The complete listing should be restated exactly.

-- -- --

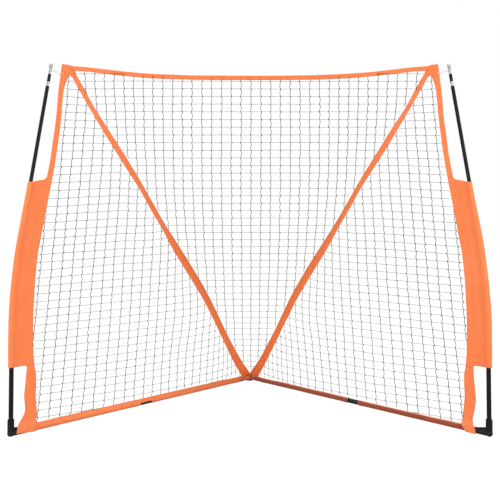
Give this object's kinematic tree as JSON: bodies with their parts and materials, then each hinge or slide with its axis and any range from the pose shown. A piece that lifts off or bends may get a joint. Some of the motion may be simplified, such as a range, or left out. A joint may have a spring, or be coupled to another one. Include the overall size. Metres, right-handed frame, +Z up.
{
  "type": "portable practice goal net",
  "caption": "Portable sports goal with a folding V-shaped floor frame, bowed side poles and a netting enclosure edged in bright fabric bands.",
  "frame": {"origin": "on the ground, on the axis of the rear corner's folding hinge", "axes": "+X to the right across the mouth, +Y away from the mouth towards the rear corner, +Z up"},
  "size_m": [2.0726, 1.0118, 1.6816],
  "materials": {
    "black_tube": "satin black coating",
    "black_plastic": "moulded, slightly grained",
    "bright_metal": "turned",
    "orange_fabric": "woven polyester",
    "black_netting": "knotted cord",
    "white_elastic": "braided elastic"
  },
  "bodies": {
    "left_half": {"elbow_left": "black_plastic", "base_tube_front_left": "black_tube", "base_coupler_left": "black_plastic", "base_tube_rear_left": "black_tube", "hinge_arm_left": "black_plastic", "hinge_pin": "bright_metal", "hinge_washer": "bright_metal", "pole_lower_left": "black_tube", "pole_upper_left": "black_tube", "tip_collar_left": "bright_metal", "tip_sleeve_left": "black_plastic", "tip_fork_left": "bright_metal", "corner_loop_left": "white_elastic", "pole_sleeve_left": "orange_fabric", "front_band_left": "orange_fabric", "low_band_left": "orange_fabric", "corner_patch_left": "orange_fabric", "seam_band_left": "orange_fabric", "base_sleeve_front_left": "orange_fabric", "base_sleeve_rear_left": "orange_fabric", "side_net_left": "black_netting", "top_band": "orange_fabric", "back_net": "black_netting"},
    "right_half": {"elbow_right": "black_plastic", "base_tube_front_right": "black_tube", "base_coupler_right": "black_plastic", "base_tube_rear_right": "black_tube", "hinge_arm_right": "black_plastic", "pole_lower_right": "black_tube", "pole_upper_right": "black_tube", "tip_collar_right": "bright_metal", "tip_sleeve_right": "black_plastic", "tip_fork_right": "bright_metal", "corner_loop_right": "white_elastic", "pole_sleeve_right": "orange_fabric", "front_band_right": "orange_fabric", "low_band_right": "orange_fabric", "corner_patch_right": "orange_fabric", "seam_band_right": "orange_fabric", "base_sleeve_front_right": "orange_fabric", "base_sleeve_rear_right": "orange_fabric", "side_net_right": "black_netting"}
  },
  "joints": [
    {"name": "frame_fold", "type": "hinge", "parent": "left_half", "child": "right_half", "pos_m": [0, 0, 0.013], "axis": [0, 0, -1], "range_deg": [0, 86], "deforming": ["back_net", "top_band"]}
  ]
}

-- -- --

*Exercise output:*
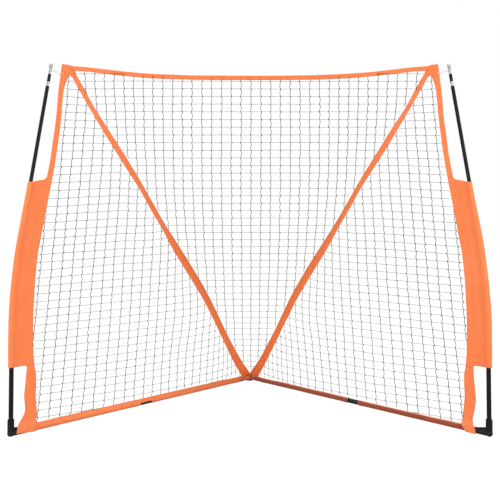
Give this object's kinematic tree as JSON: bodies with their parts and materials, then each hinge or slide with its axis and any range from the pose shown. A piece that lifts off or bends may get a joint. Some of the motion may be simplified, such as a range, or left out. A joint may have a spring, or be coupled to another one. Include the overall size. Metres, right-handed frame, +Z up.
{
  "type": "portable practice goal net",
  "caption": "Portable sports goal with a folding V-shaped floor frame, bowed side poles and a netting enclosure edged in bright fabric bands.",
  "frame": {"origin": "on the ground, on the axis of the rear corner's folding hinge", "axes": "+X to the right across the mouth, +Y away from the mouth towards the rear corner, +Z up"},
  "size_m": [2.0726, 1.0118, 1.6816],
  "materials": {
    "black_tube": "satin black coating",
    "black_plastic": "moulded, slightly grained",
    "bright_metal": "turned",
    "orange_fabric": "woven polyester",
    "black_netting": "knotted cord",
    "white_elastic": "braided elastic"
  },
  "bodies": {
    "left_half": {"elbow_left": "black_plastic", "base_tube_front_left": "black_tube", "base_coupler_left": "black_plastic", "base_tube_rear_left": "black_tube", "hinge_arm_left": "black_plastic", "hinge_pin": "bright_metal", "hinge_washer": "bright_metal", "pole_lower_left": "black_tube", "pole_upper_left": "black_tube", "tip_collar_left": "bright_metal", "tip_sleeve_left": "black_plastic", "tip_fork_left": "bright_metal", "corner_loop_left": "white_elastic", "pole_sleeve_left": "orange_fabric", "front_band_left": "orange_fabric", "low_band_left": "orange_fabric", "corner_patch_left": "orange_fabric", "seam_band_left": "orange_fabric", "base_sleeve_front_left": "orange_fabric", "base_sleeve_rear_left": "orange_fabric", "side_net_left": "black_netting", "top_band": "orange_fabric", "back_net": "black_netting"},
    "right_half": {"elbow_right": "black_plastic", "base_tube_front_right": "black_tube", "base_coupler_right": "black_plastic", "base_tube_rear_right": "black_tube", "hinge_arm_right": "black_plastic", "pole_lower_right": "black_tube", "pole_upper_right": "black_tube", "tip_collar_right": "bright_metal", "tip_sleeve_right": "black_plastic", "tip_fork_right": "bright_metal", "corner_loop_right": "white_elastic", "pole_sleeve_right": "orange_fabric", "front_band_right": "orange_fabric", "low_band_right": "orange_fabric", "corner_patch_right": "orange_fabric", "seam_band_right": "orange_fabric", "base_sleeve_front_right": "orange_fabric", "base_sleeve_rear_right": "orange_fabric", "side_net_right": "black_netting"}
  },
  "joints": [
    {"name": "frame_fold", "type": "hinge", "parent": "left_half", "child": "right_half", "pos_m": [0, 0, 0.013], "axis": [0, 0, -1], "range_deg": [0, 86], "deforming": ["back_net", "top_band"]}
  ]
}